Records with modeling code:
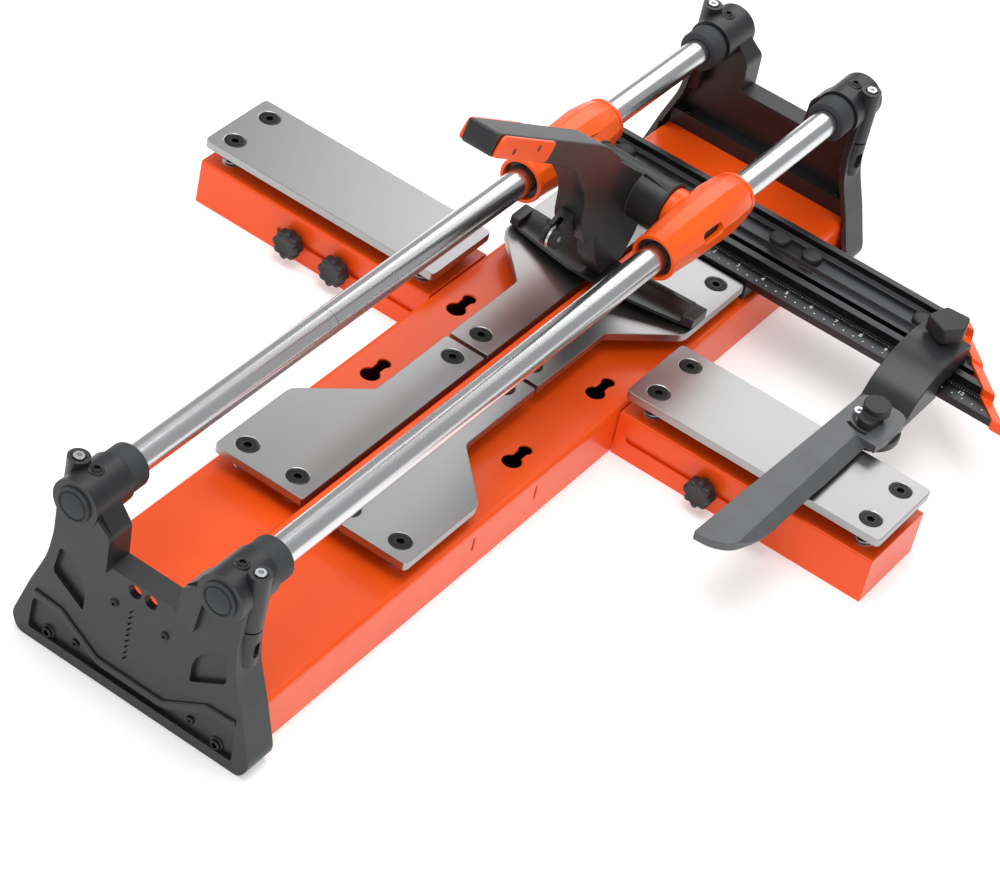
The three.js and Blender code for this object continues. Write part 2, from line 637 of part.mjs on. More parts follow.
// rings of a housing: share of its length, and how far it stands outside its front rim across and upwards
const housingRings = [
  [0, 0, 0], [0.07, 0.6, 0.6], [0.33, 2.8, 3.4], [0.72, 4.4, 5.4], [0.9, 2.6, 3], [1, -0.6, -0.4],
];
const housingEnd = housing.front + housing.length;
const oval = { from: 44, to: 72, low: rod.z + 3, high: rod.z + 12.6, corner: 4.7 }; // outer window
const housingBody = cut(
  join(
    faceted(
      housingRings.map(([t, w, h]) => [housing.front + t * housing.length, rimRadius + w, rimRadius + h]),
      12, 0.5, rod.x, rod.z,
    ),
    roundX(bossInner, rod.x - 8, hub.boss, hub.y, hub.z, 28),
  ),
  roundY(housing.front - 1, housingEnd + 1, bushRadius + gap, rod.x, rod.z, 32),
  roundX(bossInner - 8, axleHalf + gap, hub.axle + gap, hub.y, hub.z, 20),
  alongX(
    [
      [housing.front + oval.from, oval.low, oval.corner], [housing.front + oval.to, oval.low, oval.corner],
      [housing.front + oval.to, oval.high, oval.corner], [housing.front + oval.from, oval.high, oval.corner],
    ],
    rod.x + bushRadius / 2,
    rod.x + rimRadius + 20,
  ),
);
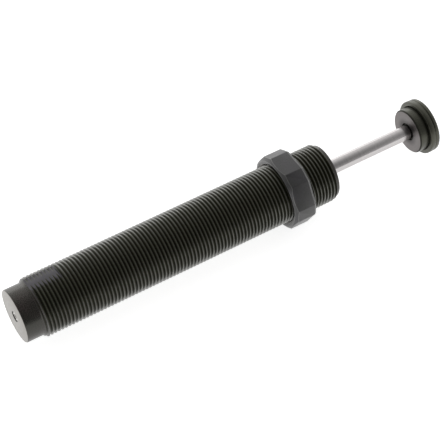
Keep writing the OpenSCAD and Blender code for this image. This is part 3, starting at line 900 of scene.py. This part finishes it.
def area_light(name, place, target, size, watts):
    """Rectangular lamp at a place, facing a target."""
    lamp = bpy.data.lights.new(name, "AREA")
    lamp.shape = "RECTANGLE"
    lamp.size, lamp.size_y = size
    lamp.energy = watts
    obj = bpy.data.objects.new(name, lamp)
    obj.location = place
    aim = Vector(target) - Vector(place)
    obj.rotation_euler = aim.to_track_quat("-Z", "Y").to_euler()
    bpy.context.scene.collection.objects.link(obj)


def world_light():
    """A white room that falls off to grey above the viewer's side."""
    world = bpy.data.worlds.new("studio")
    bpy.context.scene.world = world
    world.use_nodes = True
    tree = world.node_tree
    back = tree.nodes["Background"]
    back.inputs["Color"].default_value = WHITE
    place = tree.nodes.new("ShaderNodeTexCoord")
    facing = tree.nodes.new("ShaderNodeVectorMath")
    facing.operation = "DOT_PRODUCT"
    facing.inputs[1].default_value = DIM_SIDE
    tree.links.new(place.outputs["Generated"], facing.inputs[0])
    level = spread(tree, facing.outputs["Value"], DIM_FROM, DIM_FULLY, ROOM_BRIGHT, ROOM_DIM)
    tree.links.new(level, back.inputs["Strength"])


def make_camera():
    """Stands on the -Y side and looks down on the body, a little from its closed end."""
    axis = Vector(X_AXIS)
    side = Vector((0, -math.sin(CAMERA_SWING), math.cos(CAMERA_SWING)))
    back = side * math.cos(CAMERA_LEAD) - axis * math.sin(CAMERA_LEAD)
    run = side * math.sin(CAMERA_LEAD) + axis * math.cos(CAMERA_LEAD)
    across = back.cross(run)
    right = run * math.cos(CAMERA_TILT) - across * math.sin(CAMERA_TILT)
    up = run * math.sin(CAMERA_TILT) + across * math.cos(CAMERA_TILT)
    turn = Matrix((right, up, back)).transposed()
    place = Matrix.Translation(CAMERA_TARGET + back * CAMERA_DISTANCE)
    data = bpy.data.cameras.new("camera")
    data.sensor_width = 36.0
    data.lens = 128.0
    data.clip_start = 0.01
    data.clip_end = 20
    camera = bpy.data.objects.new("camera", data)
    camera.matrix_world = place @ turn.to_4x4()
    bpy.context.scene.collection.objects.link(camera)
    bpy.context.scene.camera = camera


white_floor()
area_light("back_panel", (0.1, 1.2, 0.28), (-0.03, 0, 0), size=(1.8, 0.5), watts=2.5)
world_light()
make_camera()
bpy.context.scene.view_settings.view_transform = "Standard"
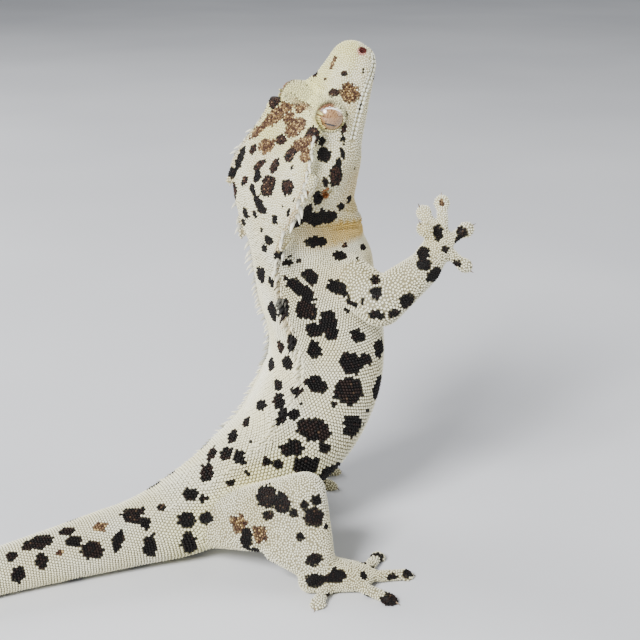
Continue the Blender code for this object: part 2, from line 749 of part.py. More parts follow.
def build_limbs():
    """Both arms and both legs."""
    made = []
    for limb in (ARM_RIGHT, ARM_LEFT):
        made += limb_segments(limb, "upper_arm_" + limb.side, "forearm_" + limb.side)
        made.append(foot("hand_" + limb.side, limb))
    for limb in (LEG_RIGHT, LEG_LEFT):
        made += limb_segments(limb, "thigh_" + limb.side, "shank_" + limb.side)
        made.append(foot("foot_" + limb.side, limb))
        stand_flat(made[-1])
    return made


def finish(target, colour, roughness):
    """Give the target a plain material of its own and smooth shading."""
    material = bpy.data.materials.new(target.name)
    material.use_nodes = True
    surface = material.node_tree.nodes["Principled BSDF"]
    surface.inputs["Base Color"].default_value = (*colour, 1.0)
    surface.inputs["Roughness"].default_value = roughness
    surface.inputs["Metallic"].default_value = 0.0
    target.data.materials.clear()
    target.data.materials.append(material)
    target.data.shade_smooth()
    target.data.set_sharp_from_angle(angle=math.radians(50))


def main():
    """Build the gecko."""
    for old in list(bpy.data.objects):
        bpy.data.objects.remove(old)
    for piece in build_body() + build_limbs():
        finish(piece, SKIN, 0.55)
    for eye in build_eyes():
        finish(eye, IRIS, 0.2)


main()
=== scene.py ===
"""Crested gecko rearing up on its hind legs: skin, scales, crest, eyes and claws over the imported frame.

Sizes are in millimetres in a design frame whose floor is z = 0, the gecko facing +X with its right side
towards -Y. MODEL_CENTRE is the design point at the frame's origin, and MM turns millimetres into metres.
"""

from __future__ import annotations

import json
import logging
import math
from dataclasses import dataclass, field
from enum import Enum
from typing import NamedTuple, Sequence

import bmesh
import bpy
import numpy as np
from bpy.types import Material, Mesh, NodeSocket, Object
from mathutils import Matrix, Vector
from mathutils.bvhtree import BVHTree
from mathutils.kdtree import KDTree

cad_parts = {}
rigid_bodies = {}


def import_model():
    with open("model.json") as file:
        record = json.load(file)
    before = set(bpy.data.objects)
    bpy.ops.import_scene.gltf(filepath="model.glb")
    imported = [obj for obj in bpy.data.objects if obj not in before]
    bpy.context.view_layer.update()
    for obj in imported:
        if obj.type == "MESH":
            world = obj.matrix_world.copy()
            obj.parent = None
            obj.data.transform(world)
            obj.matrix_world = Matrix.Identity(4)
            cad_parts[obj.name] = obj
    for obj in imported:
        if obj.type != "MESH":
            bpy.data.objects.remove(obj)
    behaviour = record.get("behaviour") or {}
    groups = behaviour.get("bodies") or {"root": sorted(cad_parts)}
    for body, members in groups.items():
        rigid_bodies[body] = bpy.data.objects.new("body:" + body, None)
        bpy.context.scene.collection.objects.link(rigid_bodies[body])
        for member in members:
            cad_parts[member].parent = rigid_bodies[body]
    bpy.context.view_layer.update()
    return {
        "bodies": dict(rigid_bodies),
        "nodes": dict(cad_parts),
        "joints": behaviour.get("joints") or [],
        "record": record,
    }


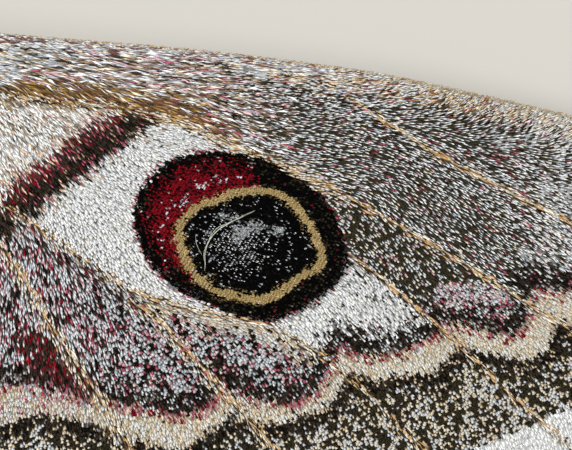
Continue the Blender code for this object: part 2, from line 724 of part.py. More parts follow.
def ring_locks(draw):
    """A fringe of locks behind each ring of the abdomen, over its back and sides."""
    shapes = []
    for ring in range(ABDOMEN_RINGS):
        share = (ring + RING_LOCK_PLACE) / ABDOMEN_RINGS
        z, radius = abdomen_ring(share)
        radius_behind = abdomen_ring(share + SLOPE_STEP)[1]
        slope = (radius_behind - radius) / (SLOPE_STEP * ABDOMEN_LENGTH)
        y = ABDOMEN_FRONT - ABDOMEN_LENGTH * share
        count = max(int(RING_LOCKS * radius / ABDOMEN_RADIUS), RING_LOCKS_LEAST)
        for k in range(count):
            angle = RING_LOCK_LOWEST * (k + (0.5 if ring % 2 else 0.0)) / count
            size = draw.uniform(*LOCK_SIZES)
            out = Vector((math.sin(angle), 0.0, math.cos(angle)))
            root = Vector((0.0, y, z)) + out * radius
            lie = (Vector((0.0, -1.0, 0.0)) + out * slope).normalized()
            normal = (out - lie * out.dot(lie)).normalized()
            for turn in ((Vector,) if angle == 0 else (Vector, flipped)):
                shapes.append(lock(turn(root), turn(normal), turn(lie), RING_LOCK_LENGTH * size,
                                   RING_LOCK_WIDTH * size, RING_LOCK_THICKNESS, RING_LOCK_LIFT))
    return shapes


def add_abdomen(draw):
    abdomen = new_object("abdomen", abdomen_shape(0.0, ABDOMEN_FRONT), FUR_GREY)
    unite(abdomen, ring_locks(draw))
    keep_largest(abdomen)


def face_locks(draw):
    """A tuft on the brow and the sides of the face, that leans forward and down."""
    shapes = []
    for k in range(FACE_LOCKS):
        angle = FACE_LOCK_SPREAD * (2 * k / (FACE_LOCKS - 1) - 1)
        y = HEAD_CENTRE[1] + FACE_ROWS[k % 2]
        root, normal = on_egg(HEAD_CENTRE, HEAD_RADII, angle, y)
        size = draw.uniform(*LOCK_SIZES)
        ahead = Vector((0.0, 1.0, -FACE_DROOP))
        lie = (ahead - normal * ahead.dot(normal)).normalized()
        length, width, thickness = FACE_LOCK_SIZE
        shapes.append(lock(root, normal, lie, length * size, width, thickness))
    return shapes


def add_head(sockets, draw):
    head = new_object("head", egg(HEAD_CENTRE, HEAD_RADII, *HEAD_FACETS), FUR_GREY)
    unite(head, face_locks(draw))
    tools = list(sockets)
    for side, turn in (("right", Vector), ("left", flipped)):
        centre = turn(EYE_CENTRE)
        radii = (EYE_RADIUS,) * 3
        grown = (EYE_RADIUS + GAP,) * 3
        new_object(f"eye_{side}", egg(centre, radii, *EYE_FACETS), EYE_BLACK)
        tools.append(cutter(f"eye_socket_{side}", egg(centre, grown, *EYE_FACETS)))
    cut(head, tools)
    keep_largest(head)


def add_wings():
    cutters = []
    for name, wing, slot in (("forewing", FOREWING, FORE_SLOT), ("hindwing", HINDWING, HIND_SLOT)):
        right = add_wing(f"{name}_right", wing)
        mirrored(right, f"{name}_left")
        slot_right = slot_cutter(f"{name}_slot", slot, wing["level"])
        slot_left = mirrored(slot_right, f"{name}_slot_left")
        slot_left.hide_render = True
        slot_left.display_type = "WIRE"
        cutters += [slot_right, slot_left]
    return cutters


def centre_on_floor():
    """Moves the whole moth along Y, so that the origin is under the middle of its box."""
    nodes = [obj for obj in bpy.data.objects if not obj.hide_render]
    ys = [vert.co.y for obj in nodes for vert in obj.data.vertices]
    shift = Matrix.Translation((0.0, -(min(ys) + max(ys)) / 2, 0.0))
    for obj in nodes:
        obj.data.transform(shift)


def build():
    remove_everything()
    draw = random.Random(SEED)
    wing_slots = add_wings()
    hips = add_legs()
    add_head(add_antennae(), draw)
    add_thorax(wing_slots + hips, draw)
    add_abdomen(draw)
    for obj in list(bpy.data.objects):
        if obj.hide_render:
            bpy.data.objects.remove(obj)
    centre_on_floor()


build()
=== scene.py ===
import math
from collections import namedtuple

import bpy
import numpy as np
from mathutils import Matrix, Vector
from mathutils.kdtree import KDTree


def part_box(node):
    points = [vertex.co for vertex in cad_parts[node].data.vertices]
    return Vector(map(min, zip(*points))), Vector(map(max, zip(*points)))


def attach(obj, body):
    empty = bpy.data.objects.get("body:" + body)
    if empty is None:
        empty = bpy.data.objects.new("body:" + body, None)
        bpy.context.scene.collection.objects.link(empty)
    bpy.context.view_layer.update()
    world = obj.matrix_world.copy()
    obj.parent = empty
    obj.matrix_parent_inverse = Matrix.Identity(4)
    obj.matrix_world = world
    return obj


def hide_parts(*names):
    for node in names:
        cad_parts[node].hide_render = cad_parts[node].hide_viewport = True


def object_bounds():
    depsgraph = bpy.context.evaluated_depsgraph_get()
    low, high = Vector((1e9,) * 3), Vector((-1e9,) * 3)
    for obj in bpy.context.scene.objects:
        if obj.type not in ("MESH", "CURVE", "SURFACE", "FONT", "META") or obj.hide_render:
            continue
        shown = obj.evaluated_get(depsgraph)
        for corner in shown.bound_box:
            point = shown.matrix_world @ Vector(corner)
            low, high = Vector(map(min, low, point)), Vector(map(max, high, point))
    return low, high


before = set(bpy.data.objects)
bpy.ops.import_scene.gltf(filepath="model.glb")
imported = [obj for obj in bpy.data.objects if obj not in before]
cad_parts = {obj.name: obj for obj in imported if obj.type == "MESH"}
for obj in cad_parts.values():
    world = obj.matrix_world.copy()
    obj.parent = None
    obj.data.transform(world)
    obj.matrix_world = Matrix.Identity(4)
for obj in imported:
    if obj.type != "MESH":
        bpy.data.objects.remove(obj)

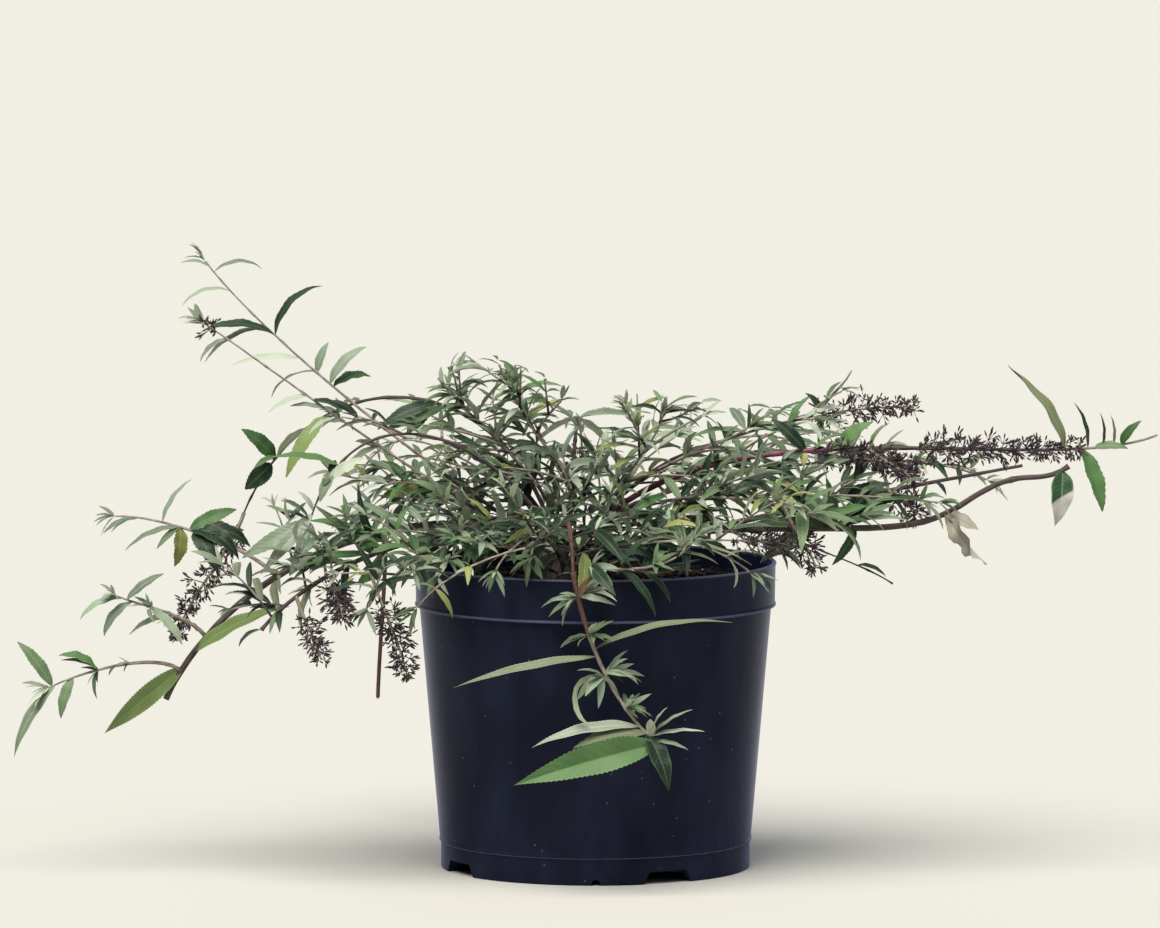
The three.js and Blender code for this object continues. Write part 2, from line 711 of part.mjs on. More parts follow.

__WORK TO COMPLETE__. Return the lines from the line with "hips = add_legs()" through the line with "obj.parent = empty", inclusive, exactly as they stand, and nothing else.

__RIGHT ANSWER__.
    hips = add_legs()
    add_head(add_antennae(), draw)
    add_thorax(wing_slots + hips, draw)
    add_abdomen(draw)
    for obj in list(bpy.data.objects):
        if obj.hide_render:
            bpy.data.objects.remove(obj)
    centre_on_floor()


build()
=== scene.py ===
import math
from collections import namedtuple

import bpy
import numpy as np
from mathutils import Matrix, Vector
from mathutils.kdtree import KDTree


def part_box(node):
    points = [vertex.co for vertex in cad_parts[node].data.vertices]
    return Vector(map(min, zip(*points))), Vector(map(max, zip(*points)))


def attach(obj, body):
    empty = bpy.data.objects.get("body:" + body)
    if empty is None:
        empty = bpy.data.objects.new("body:" + body, None)
        bpy.context.scene.collection.objects.link(empty)
    bpy.context.view_layer.update()
    world = obj.matrix_world.copy()
    obj.parent = empty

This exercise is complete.